__What the task requires__: From the listing, collect all lines containing the word "joints".

__Data excerpts__:
▬▬▬▬▬▬▬▬▬▬

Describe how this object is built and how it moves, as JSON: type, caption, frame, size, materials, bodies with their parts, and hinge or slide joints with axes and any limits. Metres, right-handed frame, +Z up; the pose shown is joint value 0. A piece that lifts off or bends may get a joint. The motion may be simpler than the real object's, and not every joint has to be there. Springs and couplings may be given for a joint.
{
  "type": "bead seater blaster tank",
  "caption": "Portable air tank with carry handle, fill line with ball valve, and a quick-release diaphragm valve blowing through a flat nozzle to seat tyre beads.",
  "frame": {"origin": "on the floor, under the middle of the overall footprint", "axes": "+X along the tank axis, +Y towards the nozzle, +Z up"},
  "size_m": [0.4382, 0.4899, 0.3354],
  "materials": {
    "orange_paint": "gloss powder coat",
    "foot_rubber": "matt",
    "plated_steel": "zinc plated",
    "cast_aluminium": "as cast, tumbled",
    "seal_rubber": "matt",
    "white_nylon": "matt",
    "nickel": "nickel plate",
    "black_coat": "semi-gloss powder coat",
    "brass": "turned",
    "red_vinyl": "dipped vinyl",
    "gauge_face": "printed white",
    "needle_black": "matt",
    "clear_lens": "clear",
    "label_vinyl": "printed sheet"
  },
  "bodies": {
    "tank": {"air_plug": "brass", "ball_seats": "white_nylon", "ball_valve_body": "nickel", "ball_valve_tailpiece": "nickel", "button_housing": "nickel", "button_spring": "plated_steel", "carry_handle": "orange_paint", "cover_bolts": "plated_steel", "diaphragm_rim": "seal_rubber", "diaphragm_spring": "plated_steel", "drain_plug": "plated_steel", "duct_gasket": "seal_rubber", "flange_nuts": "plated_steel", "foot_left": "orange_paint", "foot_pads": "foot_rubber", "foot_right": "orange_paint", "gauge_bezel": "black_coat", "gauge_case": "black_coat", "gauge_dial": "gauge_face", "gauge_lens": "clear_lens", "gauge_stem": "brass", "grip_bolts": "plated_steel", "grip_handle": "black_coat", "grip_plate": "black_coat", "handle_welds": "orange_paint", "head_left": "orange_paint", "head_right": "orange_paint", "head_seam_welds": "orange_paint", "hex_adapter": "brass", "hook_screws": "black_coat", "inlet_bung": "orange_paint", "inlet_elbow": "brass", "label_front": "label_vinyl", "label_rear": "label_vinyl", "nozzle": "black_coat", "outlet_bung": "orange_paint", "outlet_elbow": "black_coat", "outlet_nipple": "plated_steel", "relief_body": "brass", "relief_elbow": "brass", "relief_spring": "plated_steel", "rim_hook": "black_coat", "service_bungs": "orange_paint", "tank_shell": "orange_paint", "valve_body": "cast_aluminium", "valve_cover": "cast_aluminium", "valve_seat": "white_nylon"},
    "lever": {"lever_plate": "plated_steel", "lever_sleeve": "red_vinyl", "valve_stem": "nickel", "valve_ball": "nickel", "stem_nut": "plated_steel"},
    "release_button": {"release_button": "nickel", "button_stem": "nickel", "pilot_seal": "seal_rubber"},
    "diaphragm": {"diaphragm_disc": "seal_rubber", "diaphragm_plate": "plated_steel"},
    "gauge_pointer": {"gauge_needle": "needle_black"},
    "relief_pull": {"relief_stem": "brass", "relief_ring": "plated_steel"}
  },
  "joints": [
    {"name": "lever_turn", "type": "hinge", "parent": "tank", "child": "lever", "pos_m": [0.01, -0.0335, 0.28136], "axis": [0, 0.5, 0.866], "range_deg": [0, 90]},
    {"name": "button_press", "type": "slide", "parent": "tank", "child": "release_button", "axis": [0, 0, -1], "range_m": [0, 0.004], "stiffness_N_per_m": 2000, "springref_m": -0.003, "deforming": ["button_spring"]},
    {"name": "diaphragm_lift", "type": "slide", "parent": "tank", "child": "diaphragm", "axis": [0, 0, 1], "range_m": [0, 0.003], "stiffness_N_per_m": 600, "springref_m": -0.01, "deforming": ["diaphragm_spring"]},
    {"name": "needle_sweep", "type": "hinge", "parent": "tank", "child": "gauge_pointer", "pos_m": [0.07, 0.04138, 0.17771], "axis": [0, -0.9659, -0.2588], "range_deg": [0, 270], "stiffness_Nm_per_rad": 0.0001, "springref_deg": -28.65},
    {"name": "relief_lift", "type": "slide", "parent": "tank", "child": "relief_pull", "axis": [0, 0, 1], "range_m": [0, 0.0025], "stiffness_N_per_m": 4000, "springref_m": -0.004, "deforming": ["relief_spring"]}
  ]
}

▬▬▬▬▬▬▬▬▬▬

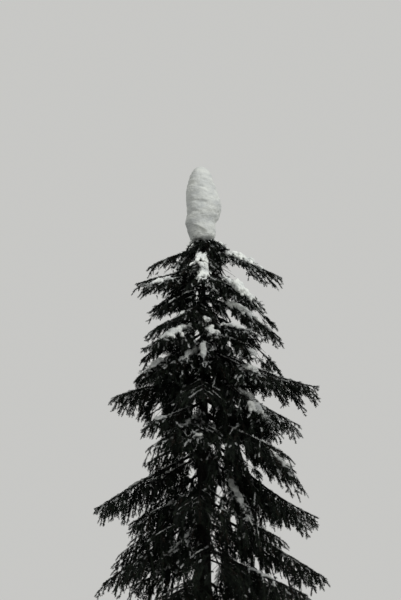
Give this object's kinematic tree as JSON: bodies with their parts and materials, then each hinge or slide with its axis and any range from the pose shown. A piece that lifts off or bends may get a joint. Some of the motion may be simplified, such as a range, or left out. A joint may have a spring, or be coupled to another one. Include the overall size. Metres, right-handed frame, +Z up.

▬▬▬▬▬▬▬▬▬▬

__Solved exercise__:
Describe how this object is built and how it moves, as JSON: type, caption, frame, size, materials, bodies with their parts, and hinge or slide joints with axes and any limits. Metres, right-handed frame, +Z up; the pose shown is joint value 0. A piece that lifts off or bends may get a joint. The motion may be simpler than the real object's, and not every joint has to be there. Springs and couplings may be given for a joint.
  "joints": [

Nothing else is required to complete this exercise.